> The problem:
Transcribe the stretch of entries below from the line with "make_front_shell(bench)" through the line with "obj.parent = empty", exactly and with both ends included; leave out all other lines.

> Record extracts:
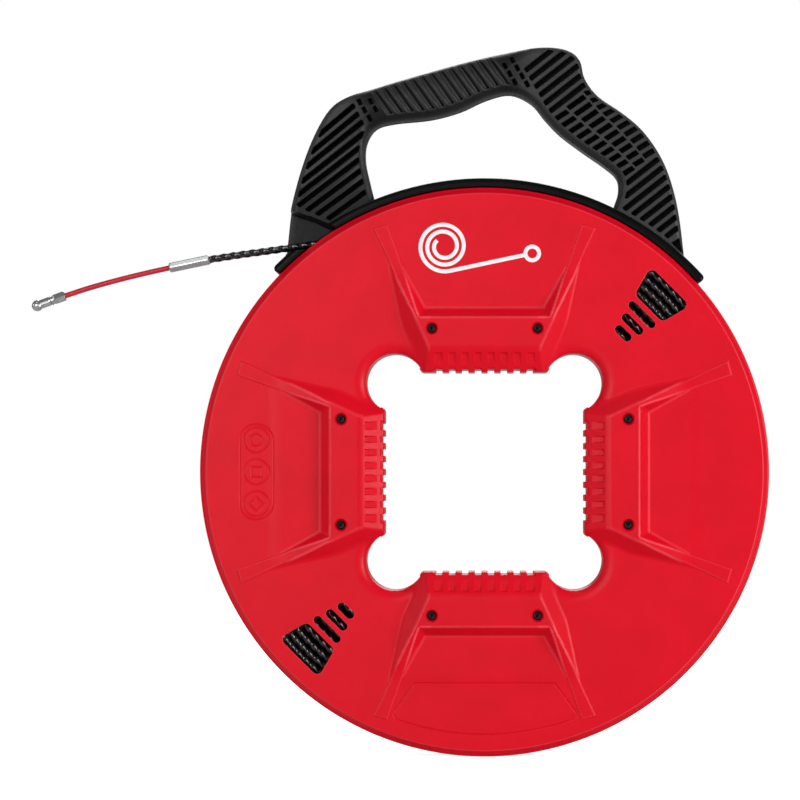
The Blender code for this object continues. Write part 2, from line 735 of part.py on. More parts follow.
def rail_screw_holes(start_radius):
    """Cutters for the rail screws' shanks, from a radius outwards into the shoe."""
    shape = bmesh.new()
    for angle in RAIL_SCREW_ANGLES_DEG:
        piece = bmesh.new()
        depth = RAIL_SCREW_SEAT_RADIUS + RAIL_SCREW_SHANK_LENGTH + GAP - start_radius
        cylinder_shape(piece, RAIL_SCREW_SHANK_RADIUS + GAP, -depth, 0.0)
        bmesh.ops.transform(piece, matrix=radial_matrix(start_radius, angle), verts=piece.verts)
        mesh = bpy.data.meshes.new("hole")
        piece.to_mesh(mesh)
        piece.free()
        shape.from_mesh(mesh)
    return finish_mesh("rail_screw_holes", shape)


def rail_head_wells():
    """Cutters for the rail screws' heads."""
    shape = bmesh.new()
    for angle in RAIL_SCREW_ANGLES_DEG:
        piece = bmesh.new()
        cylinder_shape(piece, RAIL_SCREW_HEAD_RADIUS + GAP, -GAP, 2 * PAST)
        bmesh.ops.transform(piece, matrix=radial_matrix(RAIL_SCREW_SEAT_RADIUS, angle), verts=piece.verts)
        mesh = bpy.data.meshes.new("well")
        piece.to_mesh(mesh)
        piece.free()
        shape.from_mesh(mesh)
    return finish_mesh("rail_head_wells", shape)


def make_rail(bench):
    """The sliding rail that keeps the handle on the case, and the screws that fix it to the shoe."""
    flange = sector(RAIL_INNER_RADIUS, RAIL_OUTER_RADIUS, RAIL_START_DEG, RAIL_END_DEG, RAIL_STEPS)
    ends = (RAIL_START_DEG + WEB_INSET_DEG, RAIL_END_DEG - WEB_INSET_DEG)
    web = sector(RAIL_OUTER_RADIUS - WALL / 2, WEB_OUTER_RADIUS, *ends, RAIL_STEPS)
    rail = bench.place("shoe_rail", prism("flange", flange, -RAIL_HALF_WIDTH, RAIL_HALF_WIDTH), "rail_acetal")
    bench.join(rail, prism("web", web, -WEB_HALF_WIDTH, WEB_HALF_WIDTH))
    bench.cut(rail, rail_screw_holes(RAIL_INNER_RADIUS - PAST))
    bench.cut(rail, rail_head_wells())
    mesh = screw_mesh(
        "rail_screw",
        RAIL_SCREW_HEAD_RADIUS,
        RAIL_SCREW_HEAD_HEIGHT,
        RAIL_SCREW_SHANK_RADIUS,
        RAIL_SCREW_SHANK_LENGTH,
    )
    for i, angle in enumerate(RAIL_SCREW_ANGLES_DEG, 1):
        seat = radial_matrix(RAIL_SCREW_SEAT_RADIUS, angle)
        bench.place(f"rail_screw_{i}", mesh, "screw_black", seat)


def make_tube(bench, name, route, radius, finish, per_span):
    """A round cord along a smooth curve through its route, as a bevelled curve with filled caps."""
    curve = bpy.data.curves.new(name, "CURVE")
    curve.dimensions = "3D"
    curve.bevel_depth = radius
    curve.bevel_resolution = 2
    curve.use_fill_caps = True
    points = [(x, y, 0.0) for x, y in smooth_through(route, per_span)]
    spline = curve.splines.new("POLY")
    spline.points.add(len(points) - 1)
    for point, place in zip(spline.points, points):
        point.co = (*place, 1.0)
    curve.materials.append(bench.materials[finish])
    obj = bpy.data.objects.new(name, curve)
    bench.parts.objects.link(obj)
    obj.parent = bench.upright


def tape_line(along):
    """A point of the straight line that the tape leaves the coil by, from the line's nearest point to the axis."""
    x, y = polar(TAPE_LINE_RADIUS, TAPE_LINE_DEG)
    dx, dy = polar(along, TAPE_LINE_DEG + 90)
    return (x + dx, y + dy)


def axial_matrix(start, end):
    """Puts a piece's own +z along the line from one plane point to another."""
    a, b = Vector((*start, 0.0)), Vector((*end, 0.0))
    turn = (b - a).to_track_quat("Z", "Y").to_matrix().to_4x4()
    return Matrix.Translation(a) @ turn


def length_between(start, end):
    """The distance between two plane points."""
    return (Vector(end) - Vector(start)).length


def make_ferrule(bench):
    """The six-sided steel ferrule that joins the tape to its leader, bored at both ends."""
    length = length_between(*FERRULE_ENDS)
    shape = bmesh.new()
    cylinder_shape(shape, FERRULE_RADIUS, 0.0, length, steps=6)
    matrix = axial_matrix(*FERRULE_ENDS)
    body = bench.place("tail_ferrule", finish_mesh("tail_ferrule", shape), "bright_steel", matrix)
    ends = [
        ((0, 0), FERRULE_BORE_RADIUS, -PAST, FERRULE_BORE_DEPTH),
        ((0, 0), LEADER_RADIUS + GAP, length - FERRULE_BORE_DEPTH, length + PAST),
    ]
    bench.cut(body, cylinders("ferrule_bores", ends))


def make_pulling_eye(bench):
    """The crimped sleeve on the leader's end, and the eye screwed into it, with its slot and ball nose."""
    matrix = axial_matrix(*SLEEVE_ENDS)
    length = length_between(*SLEEVE_ENDS)
    shape = bmesh.new()
    cylinder_shape(shape, SLEEVE_RADIUS, 0.0, length, steps=FINE_ROUND)
    sleeve = bench.place("tip_sleeve", finish_mesh("tip_sleeve", shape), "bright_steel", matrix)
    bore = [((0, 0), LEADER_RADIUS + GAP, -PAST, FERRULE_BORE_DEPTH)]
    bench.cut(sleeve, cylinders("sleeve_bore", bore))
    reach = length_between(SLEEVE_ENDS[1], EYE_END)
    matrix = axial_matrix(SLEEVE_ENDS[1], EYE_END)
    shape = bmesh.new()
    cylinder_shape(shape, EYE_NECK_RADIUS, GAP, reach - EYE_BALL_RADIUS)
    eye = bench.place("tip_eyelet", finish_mesh("tip_eyelet", shape), "bright_steel", matrix)
    shape = bmesh.new()
    ball_place = Matrix.Translation((0, 0, reach - EYE_BALL_RADIUS))
    bmesh.ops.create_uvsphere(shape, u_segments=FINE_ROUND, v_segments=8, radius=EYE_BALL_RADIUS, matrix=ball_place)
    bench.join(eye, finish_mesh("eye_ball", shape))
    start, end = EYE_SLOT_ENDS
    half = EYE_SLOT_HALF_WIDTH
    slot = [(x, y, z) for x in (-half, half) for y in (-PAST, PAST) for z in (start, end)]
    bench.cut(eye, hulls_round_axis("eye_slot", [slot], (0,)))


def make_free_end(bench):
    """Everything on the tape from where it leaves the coil to its tip."""
    make_tube(bench, "tape_lead", [tape_line(LEAD_START), tape_line(LEAD_END)], TAPE_RADIUS, "tape_black", 5)
    make_tube(bench, "tape_tail", TAIL_ROUTE, TAPE_RADIUS, "tape_black", 2)
    make_ferrule(bench)
    make_tube(bench, "leader_rod", LEADER_ROUTE, LEADER_RADIUS, "leader_red", 3)
    make_pulling_eye(bench)


def main():
    """Builds the whole reel."""
    bench = Bench()
    make_handle(bench)
    make_rail(bench)
    make_front_shell(bench)
    make_back_shell(bench)
    make_case_screws(bench)
    make_coil(bench)
    make_anchor(bench)
    make_free_end(bench)


main()
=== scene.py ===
"""The looks of a hand-spun fish tape reel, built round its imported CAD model.

The case, handle, tape and fittings are detailed meshes that stand for the plain CAD solids. Everything is
modelled face on (x to the right, y up, height towards the front) and stood upright by one matrix, so that
the front faces -Y. All lengths are in metres.
"""

import math

import bmesh
import bpy
import numpy as np
from mathutils import Matrix, Vector
from mathutils.geometry import delaunay_2d_cdt


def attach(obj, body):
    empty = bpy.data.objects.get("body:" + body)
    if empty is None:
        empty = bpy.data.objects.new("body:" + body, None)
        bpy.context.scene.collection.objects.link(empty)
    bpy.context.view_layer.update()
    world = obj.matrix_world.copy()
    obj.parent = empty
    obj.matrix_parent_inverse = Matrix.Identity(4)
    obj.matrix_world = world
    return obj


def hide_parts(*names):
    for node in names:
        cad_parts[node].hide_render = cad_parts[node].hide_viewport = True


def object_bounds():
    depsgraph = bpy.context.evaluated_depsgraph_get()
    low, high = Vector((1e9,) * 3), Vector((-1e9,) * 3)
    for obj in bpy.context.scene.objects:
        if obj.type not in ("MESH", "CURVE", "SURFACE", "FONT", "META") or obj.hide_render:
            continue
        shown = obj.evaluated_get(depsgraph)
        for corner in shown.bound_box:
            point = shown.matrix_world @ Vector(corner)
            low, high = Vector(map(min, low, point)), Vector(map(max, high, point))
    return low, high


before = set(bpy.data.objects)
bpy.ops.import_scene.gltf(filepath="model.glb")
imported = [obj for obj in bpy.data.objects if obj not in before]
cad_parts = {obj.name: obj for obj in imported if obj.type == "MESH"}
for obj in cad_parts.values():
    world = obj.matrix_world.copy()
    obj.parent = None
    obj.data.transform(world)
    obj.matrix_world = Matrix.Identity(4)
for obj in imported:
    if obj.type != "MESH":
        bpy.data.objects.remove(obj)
cad_low, cad_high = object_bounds()

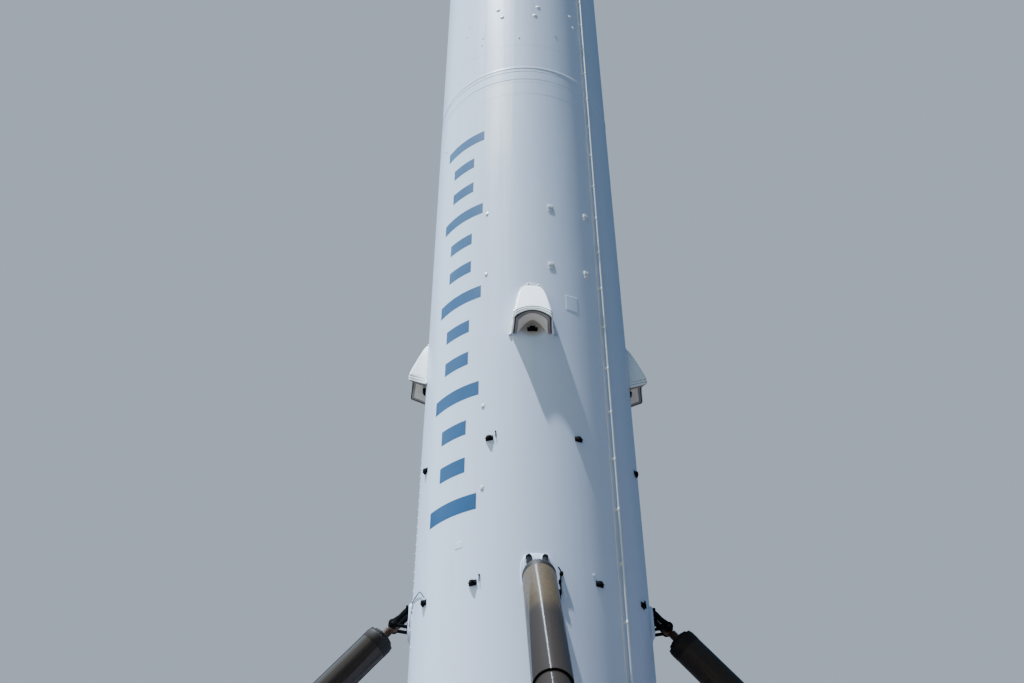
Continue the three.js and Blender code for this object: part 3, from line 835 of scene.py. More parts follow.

> Reply to the exercise:
    make_front_shell(bench)
    make_back_shell(bench)
    make_case_screws(bench)
    make_coil(bench)
    make_anchor(bench)
    make_free_end(bench)


main()
=== scene.py ===
"""The looks of a hand-spun fish tape reel, built round its imported CAD model.

The case, handle, tape and fittings are detailed meshes that stand for the plain CAD solids. Everything is
modelled face on (x to the right, y up, height towards the front) and stood upright by one matrix, so that
the front faces -Y. All lengths are in metres.
"""

import math

import bmesh
import bpy
import numpy as np
from mathutils import Matrix, Vector
from mathutils.geometry import delaunay_2d_cdt


def attach(obj, body):
    empty = bpy.data.objects.get("body:" + body)
    if empty is None:
        empty = bpy.data.objects.new("body:" + body, None)
        bpy.context.scene.collection.objects.link(empty)
    bpy.context.view_layer.update()
    world = obj.matrix_world.copy()
    obj.parent = empty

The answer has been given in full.